Christmas this year is a bit puzzling for me.  I've got a messy, messy extended family and navigating the holidays is always challenging.  I think this year, I'm going to go to the big family Christmas party, and then see my mother on Christmas Eve with the kids before going out for Chinese food with our friends.  Then on Christmas Day, I think I'm just going to stay home.  I'm going to make a big turkey dinner, I've invited over some friends for dinner and I'm really kind of looking forward to it.  It'll make the holidays easier for my mother too - but it'll also be nice to host my own Christmas dinner.   I'm still on the fence though, because not going down to my mother's house kind of freaks me out, so I might head down there that night.  I don't know if I'm ready to be all the way grown up - I still kind of want to go to my mom's house for Christmas. 
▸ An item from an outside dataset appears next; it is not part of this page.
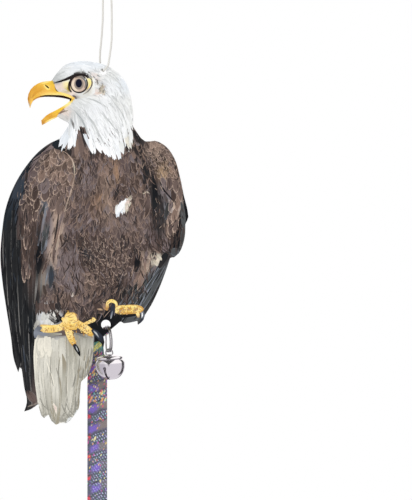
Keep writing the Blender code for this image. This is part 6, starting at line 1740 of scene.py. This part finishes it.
    # painted sparkle: the whole film's colour is brightened and dimmed by noise, standing in for glints
    shade = nodes.add("MapRange", {0: spark, 1: 0.2, 2: 0.8, 3: 0.66, 4: 1.56}).outputs[0]
    colour = nodes.mix(1.0, colour, nodes.add("CombineColor", {0: shade, 1: shade, 2: shade}).outputs[0], "MULTIPLY")
    nodes.tree.links.new(colour, shader.inputs["Base Color"])
    rough = nodes.add("MapRange", {0: patch, 3: 0.28, 4: 0.46}).outputs[0]
    nodes.tree.links.new(rough, shader.inputs["Roughness"])
    nodes.tree.links.new(nodes.bump(nodes.math("ADD", row, spark), 0.12, 0.0001), shader.inputs["Normal"])
    return material


def assign(node, material):
    obj = NODES[node]
    obj.data.materials.clear()
    obj.data.materials.append(material)


def film_material(wear, roughness):
    """The print's own film, under the feathers: dark over the body, pale over the head and the tail."""
    material, nodes, shader = new_material("print film", roughness=roughness, Specular_IOR_Level=0.15)
    place = object_place(nodes)
    parts = nodes.add("SeparateXYZ", {0: place}).outputs
    tone, fine, marks = use_wear(nodes, wear, place, 45.0, 900.0, 60.0)
    head = nodes.ramp(parts[2], -0.188, -0.184)
    beak = nodes.math("MULTIPLY", head, nodes.ramp(parts[0], -0.0515, -0.0535))
    tail = nodes.math("MULTIPLY", nodes.ramp(parts[2], -0.394, -0.397), nodes.ramp(parts[0], -0.0745, -0.0725))
    dark = nodes.mix(tone, (0.02, 0.02, 0.022, 1), (0.05, 0.04, 0.036, 1))
    pale = nodes.mix(tone, (0.66, 0.69, 0.72, 1), (0.8, 0.81, 0.82, 1))
    colour = nodes.mix(nodes.math("MAXIMUM", head, tail), dark, pale)
    colour = nodes.mix(beak, colour, (0.76, 0.44, 0.08, 1))
    nodes.tree.links.new(colour, shader.inputs["Base Color"])
    nodes.tree.links.new(nodes.bump(fine, 0.05, 0.0001), shader.inputs["Normal"])
    return material


def foam_material(wear):
    """The foamed board's cut edge: off-white, with fine closed cells and the knife's faint lines."""
    material, nodes, shader = new_material("foam board edge", roughness=0.62, Specular_IOR_Level=0.3)
    place = object_place(nodes)
    tone, fine, marks = use_wear(nodes, wear, place, 55.0, 1500.0, 90.0)
    colour = nodes.mix(tone, (0.6, 0.6, 0.58, 1), (0.82, 0.82, 0.8, 1))
    colour = nodes.mix(nodes.math("MULTIPLY", marks, 0.3), colour, (0.45, 0.44, 0.42, 1))
    nodes.tree.links.new(colour, shader.inputs["Base Color"])
    cells = nodes.add("TexVoronoi", {"Vector": place, "Scale": 2600.0}).outputs["Distance"]
    nodes.tree.links.new(nodes.bump(nodes.math("ADD", cells, nodes.math("MULTIPLY", fine, 0.4)), 0.35, 0.00008),
                         shader.inputs["Normal"])
    return material


def make_stage(settings):
    scene = bpy.context.scene
    scene.view_settings.view_transform = "Standard"
    bm = bmesh.new()
    bmesh.ops.create_circle(bm, cap_ends=True, segments=96, radius=2.3)
    bmesh.ops.translate(bm, verts=bm.verts, vec=(0, 0, -0.76))
    mesh = bpy.data.meshes.new("floor")
    bm.to_mesh(mesh)
    bm.free()
    floor = bpy.data.objects.new("floor", mesh)
    scene.collection.objects.link(floor)
    material, nodes, shader = new_material("pale floor", roughness=0.85, Specular_IOR_Level=0.1)
    drift = nodes.noise(object_place(nodes), 3.0, 3.0)
    nodes.tree.links.new(nodes.mix(drift, (0.8, 0.8, 0.8, 1), (0.84, 0.84, 0.84, 1)), shader.inputs["Base Color"])
    mesh.materials.append(material)
    floor.visible_glossy = False

    world = bpy.data.worlds.new("studio")
    scene.world = world
    world.use_nodes = True
    tree = world.node_tree
    nodes = Nodes(tree)
    background = tree.nodes["Background"]
    aim = nodes.add("TexCoord").outputs["Generated"]
    parts = nodes.add("SeparateXYZ", {0: aim}).outputs
    rays = nodes.add("LightPath").outputs
    high = nodes.ramp(parts[2], -0.05, 1.0)
    soft = nodes.mix(high, (0.58, 0.58, 0.59, 1), (2.0, 2.0, 2.0, 1))
    across, ahead, up = parts
    half = nodes.math("ADD", nodes.math("MULTIPLY", up, 0.5), 0.1)
    vee = nodes.math("SUBTRACT", nodes.math("ABSOLUTE", nodes.math("ADD", across, 0.17)), half)
    vee = nodes.math("MULTIPLY", nodes.ramp(vee, 0.04, -0.03), nodes.ramp(up, -0.3, -0.1))
    vee = nodes.math("MULTIPLY", vee, nodes.ramp(ahead, 0.3, 0.1))
    right = nodes.math("MULTIPLY", nodes.ramp(across, 0.52, 0.66), nodes.ramp(ahead, 0.2, 0.4))
    right = nodes.math("MULTIPLY", right, nodes.ramp(ahead, 0.9, 0.78))
    left = nodes.math("MULTIPLY", nodes.ramp(across, -0.5, -0.75), 0.4)
    glossy = nodes.mix(nodes.ramp(up, 0.04, 0.2), (0.82, 0.785, 0.82, 1), (1.25, 1.22, 1.2, 1))
    glossy = nodes.mix(left, glossy, (0.3, 0.27, 0.36, 1))
    dark = nodes.math("MAXIMUM", nodes.math("MULTIPLY", vee, 0.95), nodes.math("MULTIPLY", right, 0.95))
    glossy = nodes.mix(dark, glossy, (0.03, 0.028, 0.03, 1))
    colour = nodes.mix(rays["Is Glossy Ray"], soft, glossy)
    colour = nodes.mix(nodes.math("MAXIMUM", rays["Is Camera Ray"], rays["Is Transmission Ray"]), colour, (1, 1, 1, 1))
    tree.links.new(colour, background.inputs["Color"])
    lit = nodes.math("MAXIMUM", rays["Is Camera Ray"],
                     nodes.math("MAXIMUM", rays["Is Glossy Ray"], rays["Is Transmission Ray"]))
    strength = nodes.add("MapRange", {0: lit, 3: settings.world_level, 4: 1.0}).outputs[0]
    tree.links.new(strength, background.inputs["Strength"])

    middle = Vector((0.0987, 0.0, -0.3085))
    for name, place, size, power in (("key softbox", (-1.5, -1.4, 0.7), 1.0, settings.key_power * 1.24),
                                     ("fill softbox", (1.3, -1.2, 0.1), 1.0, settings.key_power * 0.35),
                                     ("back softbox", (0.3, 1.6, 0.5), 1.2, settings.key_power * 0.9)):
        light = bpy.data.lights.new(name, "AREA")
        light.size, light.energy = size, power
        lamp = bpy.data.objects.new(name, light)
        scene.collection.objects.link(lamp)
        lamp.location = place
        lamp.visible_glossy = False
        lamp.rotation_euler = (Vector(place) - middle).to_track_quat("Z", "Y").to_euler()

    far = 5.0
    camera = bpy.data.objects.new("camera", bpy.data.cameras.new("camera"))
    scene.collection.objects.link(camera)
    camera.data.sensor_width = 36.0
    camera.data.lens = 36.0 * far / 0.5
    camera.data.clip_end = 40.0
    camera.location = middle + Vector((0, -far, 0))
    camera.rotation_euler = (math.pi / 2, 0, 0)
    scene.camera = camera


class ScarerSettings(bpy.types.PropertyGroup):
    """What a user of the scarer might change."""
    cord_lay: FloatProperty(name="Cord lay", description="Length of one turn of the cord's plies",
                            default=0.0062, min=0.002, max=0.02, unit="LENGTH")
    print_roughness: FloatProperty(name="Print roughness", description="Roughness of the printed film",
                                   default=0.55, min=0.0, max=1.0, subtype="FACTOR")
    ring_steps: IntProperty(name="Ring steps", description="Steps in one turn of the split ring's wire",
                            default=150, min=24, max=400)
    bell_facets: IntProperty(name="Bell facets", description="Facets round the bell's shells",
                             default=128, min=24, max=256)
    chrome_tint: FloatVectorProperty(name="Chrome tint", description="Colour of the bell's plating",
                                     default=(0.80, 0.78, 0.81), min=0.0, max=1.0, subtype="COLOR")
    chrome_roughness: FloatProperty(name="Chrome roughness", description="Roughness of the bell's plating",
                                    default=0.12, min=0.0, max=1.0, subtype="FACTOR")
    steel_tint: FloatVectorProperty(name="Steel tint", description="Colour of the ring's spring wire",
                                    default=(0.5, 0.49, 0.5), min=0.0, max=1.0, subtype="COLOR")
    world_level: FloatProperty(name="World level", description="Strength of the light from all round",
                               default=0.62, min=0.0, max=2.0)
    key_power: FloatProperty(name="Key power", description="Power of the main softbox", default=16.0, min=0.0,
                             unit="POWER")


class Shared:
    """Node groups and materials that more than one operator uses, each made once."""
    made = {}

    @classmethod
    def get(cls, name, maker, *values):
        if name not in cls.made:
            cls.made[name] = maker(*values)
        return cls.made[name]


def wear():
    return Shared.get("wear", wear_group)


def feather_print():
    plume = Shared.get("plume", plume_group)
    return Shared.get("print", print_material, "feather print", plume,
                      bpy.context.scene.scarer_settings.print_roughness)


def cotton():
    return Shared.get("cotton", cord_material)


def holo():
    return Shared.get("holo", holo_material)


class SCARER_OT_stage(bpy.types.Operator):
    """Set up the camera, the studio light and the floor"""
    bl_idname = "scarer.stage"
    bl_label = "Stage"

    def execute(self, context):
        make_stage(context.scene.scarer_settings)
        return {"FINISHED"}


class SCARER_OT_cords(bpy.types.Operator):
    """Lay the hanging cord's strands and the loop as twisted cord"""
    bl_idname = "scarer.cords"
    bl_label = "Cord and loop"

    def execute(self, context):
        make_cords(cotton())
        return {"FINISHED"}


class SCARER_OT_knot(bpy.types.Operator):
    """Tie the knot above the strands"""
    bl_idname = "scarer.knot"
    bl_label = "Knot"

    def execute(self, context):
        make_knot(cotton())
        return {"FINISHED"}


class SCARER_OT_board(bpy.types.Operator):
    """Finish the foam board's edge and the two films"""
    bl_idname = "scarer.board"
    bl_label = "Board and films"

    def execute(self, context):
        assign("board_core", foam_material(wear()))
        film = film_material(wear(), context.scene.scarer_settings.print_roughness)
        assign("front_print", film)
        assign("back_print", film)
        return {"FINISHED"}


class SCARER_OT_head(bpy.types.Operator):
    """Print the eagle's head: crown, hackles, face, eye and beak"""
    bl_idname = "scarer.head"
    bl_label = "Printed head"

    def execute(self, context):
        for draw in (print_head, print_face, print_eye, print_beak):
            draw(feather_print())
        return {"FINISHED"}


class SCARER_OT_plumage(bpy.types.Operator):
    """Print the eagle's body, wings and tail"""
    bl_idname = "scarer.plumage"
    bl_label = "Printed plumage"

    def execute(self, context):
        for draw in (print_ground, print_body, print_left_wing, print_right_wing, print_tail):
            draw(feather_print())
        return {"FINISHED"}


class SCARER_OT_feet(bpy.types.Operator):
    """Print the thighs, the toes and the claws"""
    bl_idname = "scarer.feet"
    bl_label = "Printed feet"

    def execute(self, context):
        print_feet(feather_print())
        return {"FINISHED"}


class SCARER_OT_ring(bpy.types.Operator):
    """Wind the split ring from rounded flat wire"""
    bl_idname = "scarer.ring"
    bl_label = "Split ring"

    def execute(self, context):
        settings = context.scene.scarer_settings
        make_ring(metal_material("ring steel", wear(), tuple(settings.steel_tint), 0.2, 0.72, 90.0, 160.0),
                  settings.ring_steps)
        return {"FINISHED"}


class SCARER_OT_bell(bpy.types.Operator):
    """Press the bell's two shells, bend its eye and finish its pea"""
    bl_idname = "scarer.bell"
    bl_label = "Jingle bell"

    def execute(self, context):
        settings = context.scene.scarer_settings
        chrome = metal_material("bell chrome", wear(), tuple(settings.chrome_tint), settings.chrome_roughness, 0.9,
                                70.0, 90.0)
        make_bell(chrome, settings.bell_facets)
        make_bell_eye(metal_material("eye wire", wear(), (0.5, 0.49, 0.5), 0.22, 0.7, 120.0, 300.0))
        assign("bell_pea", metal_material("pea steel", wear(), (0.45, 0.45, 0.46), 0.34, 0.6, 160.0, 400.0))
        return {"FINISHED"}


class SCARER_OT_ribbon(bpy.types.Operator):
    """Hang the holographic ribbon and tie its end round the ring"""
    bl_idname = "scarer.ribbon"
    bl_label = "Holographic ribbon"

    def execute(self, context):
        make_ribbon(holo())
        make_ribbon_knot(holo())
        return {"FINISHED"}


class SCARER_PT_panel(bpy.types.Panel):
    """Lists the scarer's pieces and settings"""
    bl_label = "Bird scarer"
    bl_idname = "SCARER_PT_panel"
    bl_space_type = "VIEW_3D"
    bl_region_type = "UI"
    bl_category = "Scarer"

    def draw(self, context):
        for name in ScarerSettings.__annotations__:
            self.layout.prop(context.scene.scarer_settings, name)
        for operator in OPERATORS:
            self.layout.operator(operator.bl_idname)


OPERATORS = (SCARER_OT_stage, SCARER_OT_cords, SCARER_OT_knot, SCARER_OT_board, SCARER_OT_plumage, SCARER_OT_head,
             SCARER_OT_feet, SCARER_OT_ring, SCARER_OT_bell, SCARER_OT_ribbon)
CLASSES = (ScarerSettings, *OPERATORS, SCARER_PT_panel)


def register():
    for cls in CLASSES:
        bpy.utils.register_class(cls)
    bpy.types.Scene.scarer_settings = PointerProperty(type=ScarerSettings)


def unregister():
    del bpy.types.Scene.scarer_settings
    for cls in reversed(CLASSES):
        bpy.utils.unregister_class(cls)


def main():
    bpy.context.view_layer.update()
    register()
    bpy.ops.scarer.stage()
    bpy.ops.scarer.cords()
    bpy.ops.scarer.knot()
    bpy.ops.scarer.board()
    bpy.ops.scarer.plumage()
    bpy.ops.scarer.head()
    bpy.ops.scarer.feet()
    bpy.ops.scarer.ring()
    bpy.ops.scarer.bell()
    bpy.ops.scarer.ribbon()
    bpy.context.view_layer.update()


if __name__ == "__main__":
    main()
In other news... Julianna is sitting up, and according to my friend Sara, almost sort of crawled today.  In keeping with tradition, I didn't see it :-(.  She's getting so big so fast.  She's outgrown EVERYTHING.  She's in 12-18 month clothes now, and I'm still surprised by it.  We got Sam a big tool set last night, and he's spent most of the day building imaginary spaceships with it.  Jess got the camera she's been begging for - and she's so happy about it.  I'm just hoping she doesn't drop it and break it the first week.